EXERCISE DESCRIPTION: Will you print the material below without altering a single character?

LISTING:
------------------------------------------------------------

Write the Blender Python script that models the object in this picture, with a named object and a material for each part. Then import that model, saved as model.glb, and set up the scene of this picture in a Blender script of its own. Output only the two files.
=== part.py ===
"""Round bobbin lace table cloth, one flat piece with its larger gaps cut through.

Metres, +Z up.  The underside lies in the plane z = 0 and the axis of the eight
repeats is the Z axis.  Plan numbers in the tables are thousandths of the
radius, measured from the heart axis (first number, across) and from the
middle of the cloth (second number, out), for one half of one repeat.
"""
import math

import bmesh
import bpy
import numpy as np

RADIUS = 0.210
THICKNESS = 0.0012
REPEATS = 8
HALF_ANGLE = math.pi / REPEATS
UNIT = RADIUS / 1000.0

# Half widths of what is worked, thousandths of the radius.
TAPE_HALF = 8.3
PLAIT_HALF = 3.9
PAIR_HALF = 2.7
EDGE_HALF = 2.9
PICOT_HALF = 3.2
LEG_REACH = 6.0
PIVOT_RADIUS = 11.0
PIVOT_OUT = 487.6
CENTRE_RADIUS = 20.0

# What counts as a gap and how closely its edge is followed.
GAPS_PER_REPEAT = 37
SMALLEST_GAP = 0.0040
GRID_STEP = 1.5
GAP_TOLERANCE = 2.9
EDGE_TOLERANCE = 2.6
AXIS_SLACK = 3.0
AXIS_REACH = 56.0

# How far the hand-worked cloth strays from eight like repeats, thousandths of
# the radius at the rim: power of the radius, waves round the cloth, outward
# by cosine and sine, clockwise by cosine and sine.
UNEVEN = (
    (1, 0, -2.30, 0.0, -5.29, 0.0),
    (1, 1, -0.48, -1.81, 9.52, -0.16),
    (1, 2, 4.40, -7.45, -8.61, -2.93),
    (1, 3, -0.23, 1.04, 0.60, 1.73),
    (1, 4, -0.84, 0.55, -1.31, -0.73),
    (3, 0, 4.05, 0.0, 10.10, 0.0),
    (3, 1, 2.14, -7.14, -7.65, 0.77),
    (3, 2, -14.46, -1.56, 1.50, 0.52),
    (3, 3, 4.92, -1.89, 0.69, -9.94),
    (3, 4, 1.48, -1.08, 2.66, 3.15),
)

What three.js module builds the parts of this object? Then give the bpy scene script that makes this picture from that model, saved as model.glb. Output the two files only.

------------------------------------------------------------

OUTPUT FOR THIS EXERCISE:
Write the Blender Python script that models the object in this picture, with a named object and a material for each part. Then import that model, saved as model.glb, and set up the scene of this picture in a Blender script of its own. Output only the two files.
=== part.py ===
"""Round bobbin lace table cloth, one flat piece with its larger gaps cut through.

Metres, +Z up.  The underside lies in the plane z = 0 and the axis of the eight
repeats is the Z axis.  Plan numbers in the tables are thousandths of the
radius, measured from the heart axis (first number, across) and from the
middle of the cloth (second number, out), for one half of one repeat.
"""
import math

import bmesh
import bpy
import numpy as np

RADIUS = 0.210
THICKNESS = 0.0012
REPEATS = 8
HALF_ANGLE = math.pi / REPEATS
UNIT = RADIUS / 1000.0

# Half widths of what is worked, thousandths of the radius.
TAPE_HALF = 8.3
PLAIT_HALF = 3.9
PAIR_HALF = 2.7
EDGE_HALF = 2.9
PICOT_HALF = 3.2
LEG_REACH = 6.0
PIVOT_RADIUS = 11.0
PIVOT_OUT = 487.6
CENTRE_RADIUS = 20.0

# What counts as a gap and how closely its edge is followed.
GAPS_PER_REPEAT = 37
SMALLEST_GAP = 0.0040
GRID_STEP = 1.5
GAP_TOLERANCE = 2.9
EDGE_TOLERANCE = 2.6
AXIS_SLACK = 3.0
AXIS_REACH = 56.0

# How far the hand-worked cloth strays from eight like repeats, thousandths of
# the radius at the rim: power of the radius, waves round the cloth, outward
# by cosine and sine, clockwise by cosine and sine.
UNEVEN = (
    (1, 0, -2.30, 0.0, -5.29, 0.0),
    (1, 1, -0.48, -1.81, 9.52, -0.16),
    (1, 2, 4.40, -7.45, -8.61, -2.93),
    (1, 3, -0.23, 1.04, 0.60, 1.73),
    (1, 4, -0.84, 0.55, -1.31, -0.73),
    (3, 0, 4.05, 0.0, 10.10, 0.0),
    (3, 1, 2.14, -7.14, -7.65, 0.77),
    (3, 2, -14.46, -1.56, 1.50, 0.52),
    (3, 3, 4.92, -1.89, 0.69, -9.94),
    (3, 4, 1.48, -1.08, 2.66, 3.15),
)

What three.js module builds the parts of this object? Then give the bpy scene script that makes this picture from that model, saved as model.glb. Output the two files only.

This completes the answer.